JOB: Check each line of the entries below for the string "shown"; copy every line where it appears.

───── PROVIDED DATA ─────

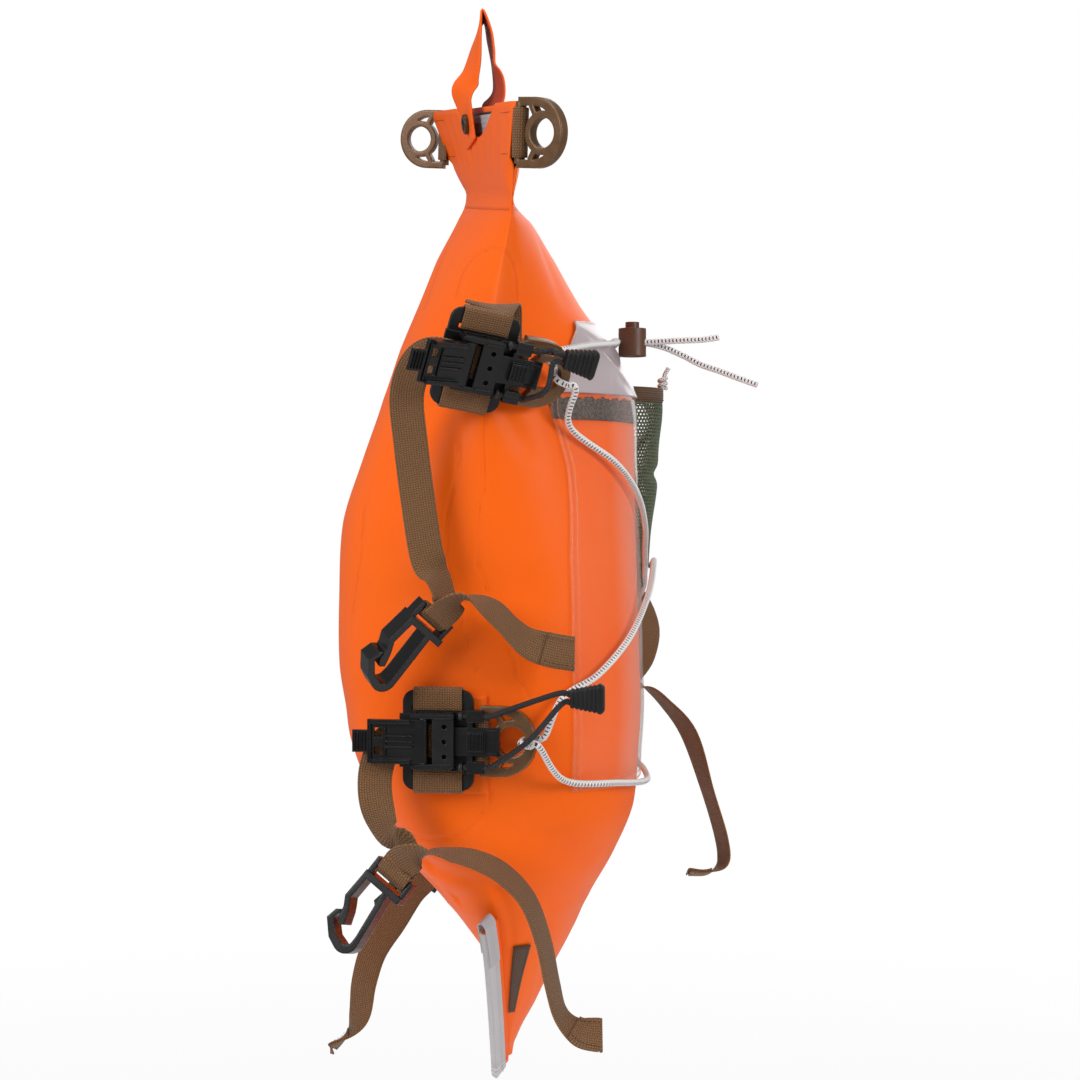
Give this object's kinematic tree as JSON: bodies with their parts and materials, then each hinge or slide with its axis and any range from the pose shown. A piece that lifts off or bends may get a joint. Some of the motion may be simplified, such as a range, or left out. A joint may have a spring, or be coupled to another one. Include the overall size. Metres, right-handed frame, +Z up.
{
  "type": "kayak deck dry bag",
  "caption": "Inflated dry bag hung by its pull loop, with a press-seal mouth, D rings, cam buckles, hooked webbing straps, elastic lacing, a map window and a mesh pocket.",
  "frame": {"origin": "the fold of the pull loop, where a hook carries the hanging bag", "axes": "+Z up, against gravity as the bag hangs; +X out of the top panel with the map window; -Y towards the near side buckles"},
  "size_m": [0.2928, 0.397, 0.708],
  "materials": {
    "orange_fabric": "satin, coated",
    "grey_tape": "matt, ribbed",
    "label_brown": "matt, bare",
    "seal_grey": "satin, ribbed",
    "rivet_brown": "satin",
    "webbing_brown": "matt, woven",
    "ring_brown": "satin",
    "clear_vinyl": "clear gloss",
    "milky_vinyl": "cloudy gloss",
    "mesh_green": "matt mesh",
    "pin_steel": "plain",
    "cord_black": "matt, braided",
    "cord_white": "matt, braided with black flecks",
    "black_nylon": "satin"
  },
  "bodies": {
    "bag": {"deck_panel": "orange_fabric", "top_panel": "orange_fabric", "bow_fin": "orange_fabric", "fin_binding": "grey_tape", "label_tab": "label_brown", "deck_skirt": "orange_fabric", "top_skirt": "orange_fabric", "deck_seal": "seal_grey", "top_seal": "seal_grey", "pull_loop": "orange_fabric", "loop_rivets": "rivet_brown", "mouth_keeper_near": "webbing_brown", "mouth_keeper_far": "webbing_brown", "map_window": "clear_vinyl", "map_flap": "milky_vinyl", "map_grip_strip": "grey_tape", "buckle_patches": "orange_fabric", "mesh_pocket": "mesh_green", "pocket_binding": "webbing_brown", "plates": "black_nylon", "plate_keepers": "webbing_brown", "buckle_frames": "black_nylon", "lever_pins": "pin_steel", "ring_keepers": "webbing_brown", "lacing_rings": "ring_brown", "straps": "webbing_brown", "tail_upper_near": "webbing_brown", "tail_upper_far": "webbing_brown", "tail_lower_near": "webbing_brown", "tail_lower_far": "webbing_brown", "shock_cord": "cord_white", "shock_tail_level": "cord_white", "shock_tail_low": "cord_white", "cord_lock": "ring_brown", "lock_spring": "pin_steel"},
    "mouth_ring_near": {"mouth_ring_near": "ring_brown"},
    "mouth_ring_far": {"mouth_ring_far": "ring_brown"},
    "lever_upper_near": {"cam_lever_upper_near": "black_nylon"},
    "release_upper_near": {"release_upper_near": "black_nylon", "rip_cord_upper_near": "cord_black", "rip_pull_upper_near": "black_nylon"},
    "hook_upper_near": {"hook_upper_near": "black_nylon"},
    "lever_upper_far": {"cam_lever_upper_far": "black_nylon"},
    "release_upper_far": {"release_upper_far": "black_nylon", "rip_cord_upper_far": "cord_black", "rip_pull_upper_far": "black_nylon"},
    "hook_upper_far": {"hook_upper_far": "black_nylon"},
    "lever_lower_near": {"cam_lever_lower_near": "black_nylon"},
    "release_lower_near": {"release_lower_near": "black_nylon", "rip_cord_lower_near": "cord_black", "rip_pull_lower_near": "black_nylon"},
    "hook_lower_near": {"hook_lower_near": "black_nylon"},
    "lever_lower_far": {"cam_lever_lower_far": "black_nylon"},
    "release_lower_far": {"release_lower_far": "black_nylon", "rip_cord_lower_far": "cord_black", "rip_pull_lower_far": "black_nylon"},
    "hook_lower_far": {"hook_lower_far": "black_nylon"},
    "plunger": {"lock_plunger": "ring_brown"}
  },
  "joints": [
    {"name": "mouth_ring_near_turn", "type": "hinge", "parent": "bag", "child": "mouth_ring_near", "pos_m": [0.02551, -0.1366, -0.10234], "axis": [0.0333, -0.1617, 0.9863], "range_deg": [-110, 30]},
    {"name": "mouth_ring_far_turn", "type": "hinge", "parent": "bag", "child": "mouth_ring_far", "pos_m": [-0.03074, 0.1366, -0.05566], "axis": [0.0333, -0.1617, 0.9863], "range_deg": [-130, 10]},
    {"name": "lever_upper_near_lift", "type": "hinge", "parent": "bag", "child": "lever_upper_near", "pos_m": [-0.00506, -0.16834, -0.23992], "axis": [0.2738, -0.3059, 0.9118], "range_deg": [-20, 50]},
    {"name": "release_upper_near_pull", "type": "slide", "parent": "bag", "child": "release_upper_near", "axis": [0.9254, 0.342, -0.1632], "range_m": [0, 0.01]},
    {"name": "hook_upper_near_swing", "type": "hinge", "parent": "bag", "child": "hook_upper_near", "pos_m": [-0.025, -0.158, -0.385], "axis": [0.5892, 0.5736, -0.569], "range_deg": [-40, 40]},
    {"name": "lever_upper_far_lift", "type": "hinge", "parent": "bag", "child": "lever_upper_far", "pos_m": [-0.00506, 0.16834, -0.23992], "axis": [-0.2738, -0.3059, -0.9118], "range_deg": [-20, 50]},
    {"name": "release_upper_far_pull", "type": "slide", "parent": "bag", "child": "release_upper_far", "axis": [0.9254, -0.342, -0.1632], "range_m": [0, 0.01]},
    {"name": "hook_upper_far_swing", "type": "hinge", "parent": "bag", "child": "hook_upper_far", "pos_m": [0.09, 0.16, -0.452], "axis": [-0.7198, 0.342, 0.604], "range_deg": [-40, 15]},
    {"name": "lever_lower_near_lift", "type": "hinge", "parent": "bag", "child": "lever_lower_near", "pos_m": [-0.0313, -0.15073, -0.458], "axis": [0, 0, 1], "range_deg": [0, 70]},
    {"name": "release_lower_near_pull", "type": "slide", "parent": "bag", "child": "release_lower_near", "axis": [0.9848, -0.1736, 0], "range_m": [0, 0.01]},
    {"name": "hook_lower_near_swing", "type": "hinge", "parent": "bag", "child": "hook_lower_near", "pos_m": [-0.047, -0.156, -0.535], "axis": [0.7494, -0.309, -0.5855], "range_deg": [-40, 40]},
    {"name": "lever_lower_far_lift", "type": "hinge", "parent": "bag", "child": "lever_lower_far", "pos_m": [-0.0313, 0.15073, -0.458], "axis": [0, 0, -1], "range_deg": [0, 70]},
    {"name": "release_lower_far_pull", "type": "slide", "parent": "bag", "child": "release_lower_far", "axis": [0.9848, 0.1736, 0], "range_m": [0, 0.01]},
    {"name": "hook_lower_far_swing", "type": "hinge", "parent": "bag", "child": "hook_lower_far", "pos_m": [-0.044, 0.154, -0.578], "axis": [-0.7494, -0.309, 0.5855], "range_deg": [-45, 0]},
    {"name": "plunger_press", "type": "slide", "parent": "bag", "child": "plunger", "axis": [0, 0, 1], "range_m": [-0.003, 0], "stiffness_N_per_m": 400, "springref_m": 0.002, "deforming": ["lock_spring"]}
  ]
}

─────
───── PROVIDED DATA ─────

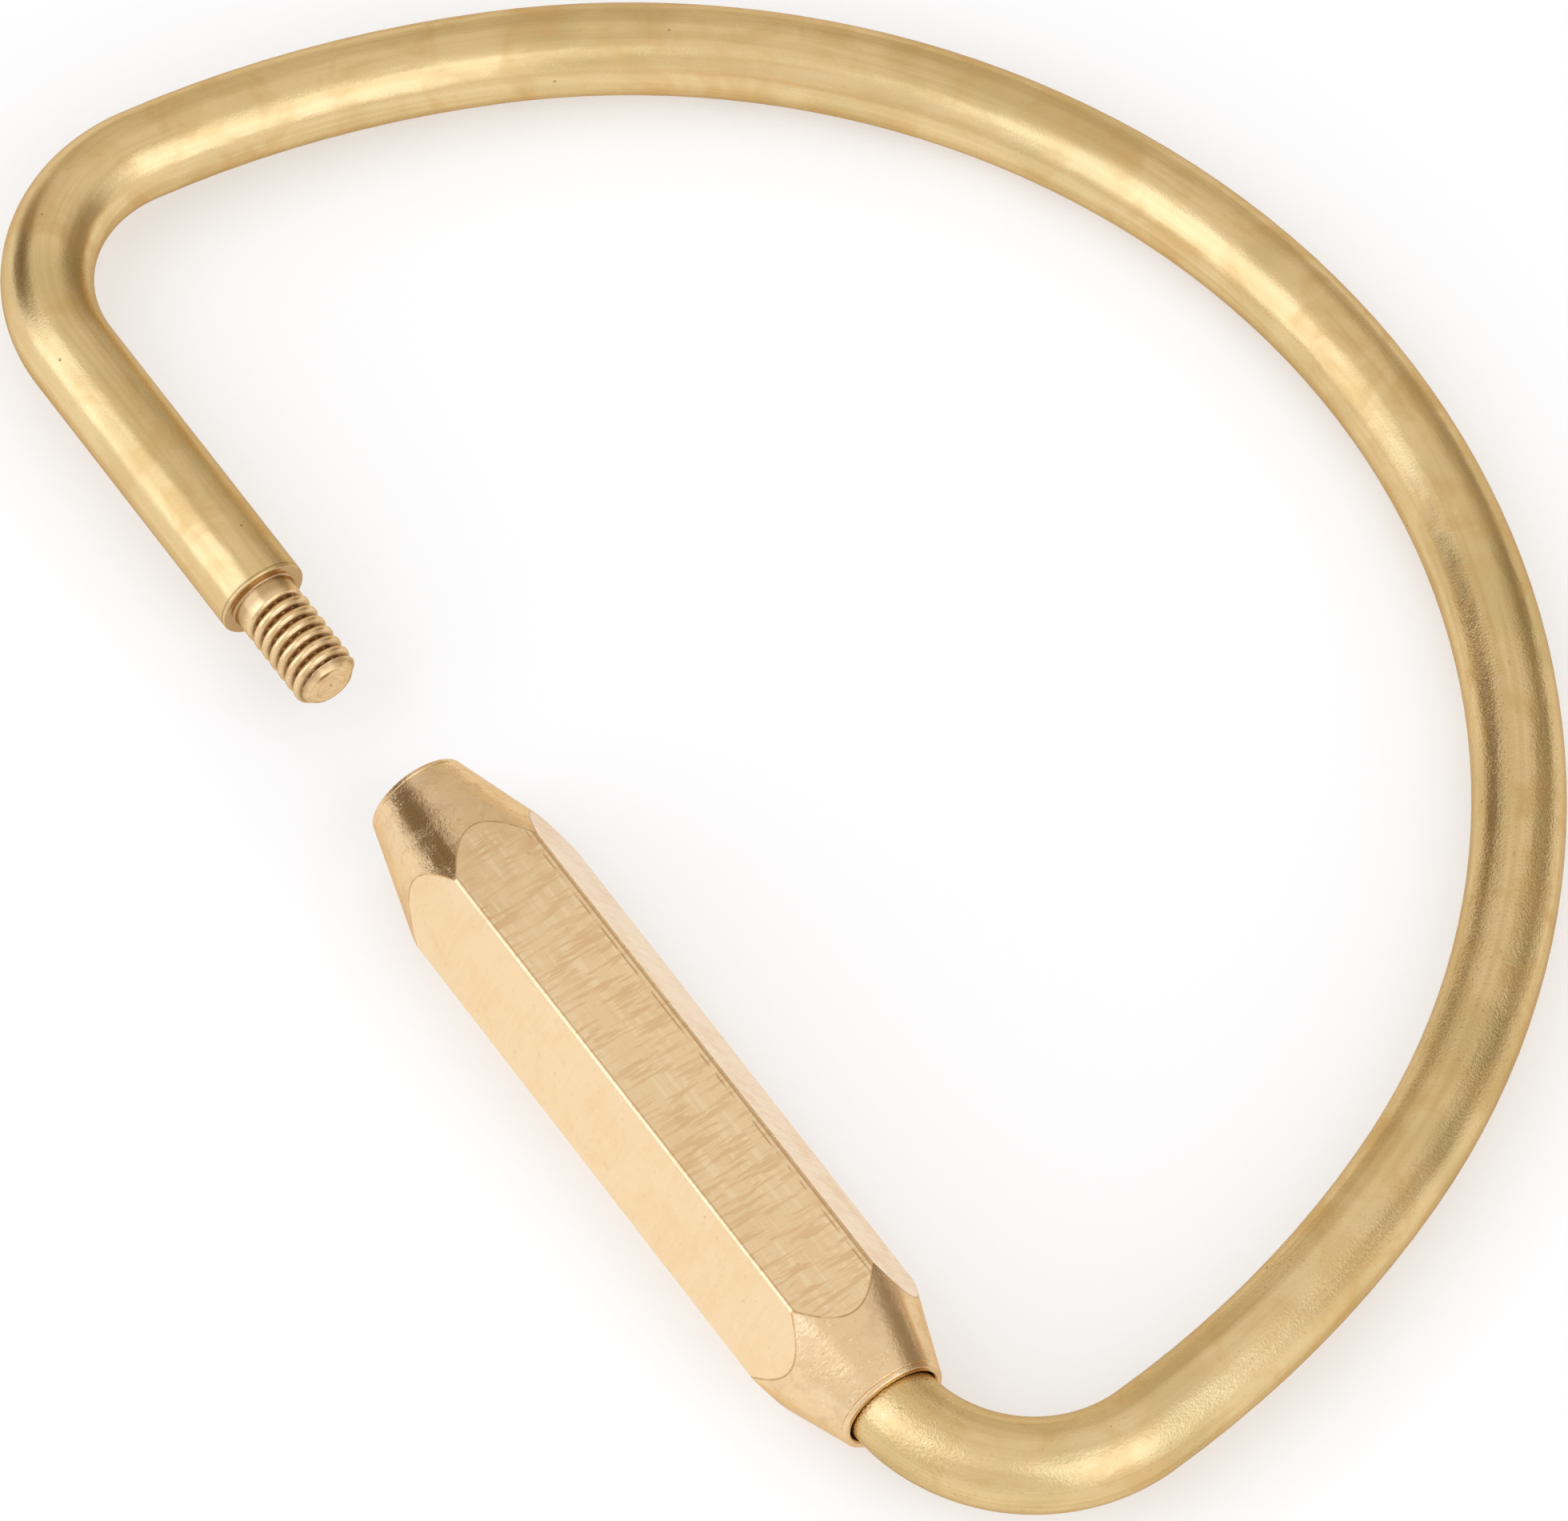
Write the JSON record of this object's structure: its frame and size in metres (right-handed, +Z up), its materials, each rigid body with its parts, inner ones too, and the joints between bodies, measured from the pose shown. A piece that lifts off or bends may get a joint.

─────
───── PROVIDED DATA ─────

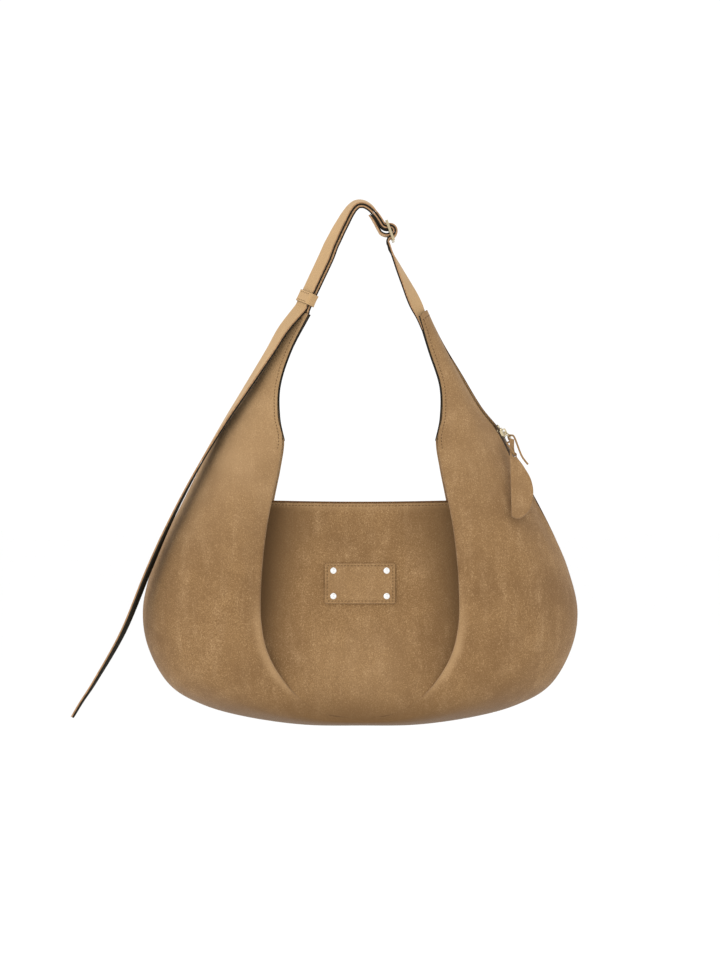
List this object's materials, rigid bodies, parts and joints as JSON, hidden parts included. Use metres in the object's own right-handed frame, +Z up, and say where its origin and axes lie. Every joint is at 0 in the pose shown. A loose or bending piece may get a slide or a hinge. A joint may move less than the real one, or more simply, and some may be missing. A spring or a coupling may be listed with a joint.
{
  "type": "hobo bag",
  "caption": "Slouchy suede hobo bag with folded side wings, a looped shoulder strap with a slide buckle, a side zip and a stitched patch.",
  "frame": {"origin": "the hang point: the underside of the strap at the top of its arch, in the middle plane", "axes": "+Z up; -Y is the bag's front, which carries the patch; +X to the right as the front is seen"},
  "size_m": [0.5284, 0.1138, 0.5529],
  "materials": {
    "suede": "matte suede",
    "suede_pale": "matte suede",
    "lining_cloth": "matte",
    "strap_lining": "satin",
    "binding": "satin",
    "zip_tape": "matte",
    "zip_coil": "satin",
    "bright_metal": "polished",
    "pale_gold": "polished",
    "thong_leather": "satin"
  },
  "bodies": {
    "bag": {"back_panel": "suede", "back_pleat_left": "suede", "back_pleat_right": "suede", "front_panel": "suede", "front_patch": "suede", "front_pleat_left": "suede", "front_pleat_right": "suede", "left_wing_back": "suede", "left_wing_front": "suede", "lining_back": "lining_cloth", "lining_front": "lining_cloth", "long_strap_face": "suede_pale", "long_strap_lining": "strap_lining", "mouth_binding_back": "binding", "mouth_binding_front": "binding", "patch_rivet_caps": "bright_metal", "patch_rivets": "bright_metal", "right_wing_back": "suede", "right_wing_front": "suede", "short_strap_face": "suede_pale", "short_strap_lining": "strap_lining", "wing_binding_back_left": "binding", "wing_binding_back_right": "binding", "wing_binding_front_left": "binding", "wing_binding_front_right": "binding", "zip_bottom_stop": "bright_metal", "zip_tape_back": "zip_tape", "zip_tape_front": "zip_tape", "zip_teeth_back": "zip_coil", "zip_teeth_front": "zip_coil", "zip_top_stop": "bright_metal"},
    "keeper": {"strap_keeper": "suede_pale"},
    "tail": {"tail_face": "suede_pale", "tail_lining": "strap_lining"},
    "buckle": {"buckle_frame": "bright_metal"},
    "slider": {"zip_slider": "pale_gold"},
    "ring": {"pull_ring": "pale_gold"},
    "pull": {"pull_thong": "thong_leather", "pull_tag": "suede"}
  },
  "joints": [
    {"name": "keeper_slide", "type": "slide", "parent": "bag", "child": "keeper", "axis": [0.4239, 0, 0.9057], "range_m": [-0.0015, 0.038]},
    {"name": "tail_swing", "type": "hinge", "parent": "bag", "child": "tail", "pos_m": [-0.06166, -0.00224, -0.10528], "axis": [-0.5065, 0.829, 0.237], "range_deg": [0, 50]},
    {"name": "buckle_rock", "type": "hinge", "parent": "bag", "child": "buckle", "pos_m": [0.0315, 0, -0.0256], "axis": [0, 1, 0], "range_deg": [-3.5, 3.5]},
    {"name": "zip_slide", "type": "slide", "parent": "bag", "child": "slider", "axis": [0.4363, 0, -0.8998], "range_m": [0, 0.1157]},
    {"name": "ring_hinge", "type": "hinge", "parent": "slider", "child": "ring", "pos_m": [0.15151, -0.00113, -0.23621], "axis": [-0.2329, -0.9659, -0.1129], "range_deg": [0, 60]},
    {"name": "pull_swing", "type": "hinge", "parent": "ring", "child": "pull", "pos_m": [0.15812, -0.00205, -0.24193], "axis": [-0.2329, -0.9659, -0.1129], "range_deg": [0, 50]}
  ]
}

─────

THE OUTPUT:
Give this object's kinematic tree as JSON: bodies with their parts and materials, then each hinge or slide with its axis and any range from the pose shown. A piece that lifts off or bends may get a joint. Some of the motion may be simplified, such as a range, or left out. A joint may have a spring, or be coupled to another one. Include the overall size. Metres, right-handed frame, +Z up.
Write the JSON record of this object's structure: its frame and size in metres (right-handed, +Z up), its materials, each rigid body with its parts, inner ones too, and the joints between bodies, measured from the pose shown. A piece that lifts off or bends may get a joint.
List this object's materials, rigid bodies, parts and joints as JSON, hidden parts included. Use metres in the object's own right-handed frame, +Z up, and say where its origin and axes lie. Every joint is at 0 in the pose shown. A loose or bending piece may get a slide or a hinge. A joint may move less than the real one, or more simply, and some may be missing. A spring or a coupling may be listed with a joint.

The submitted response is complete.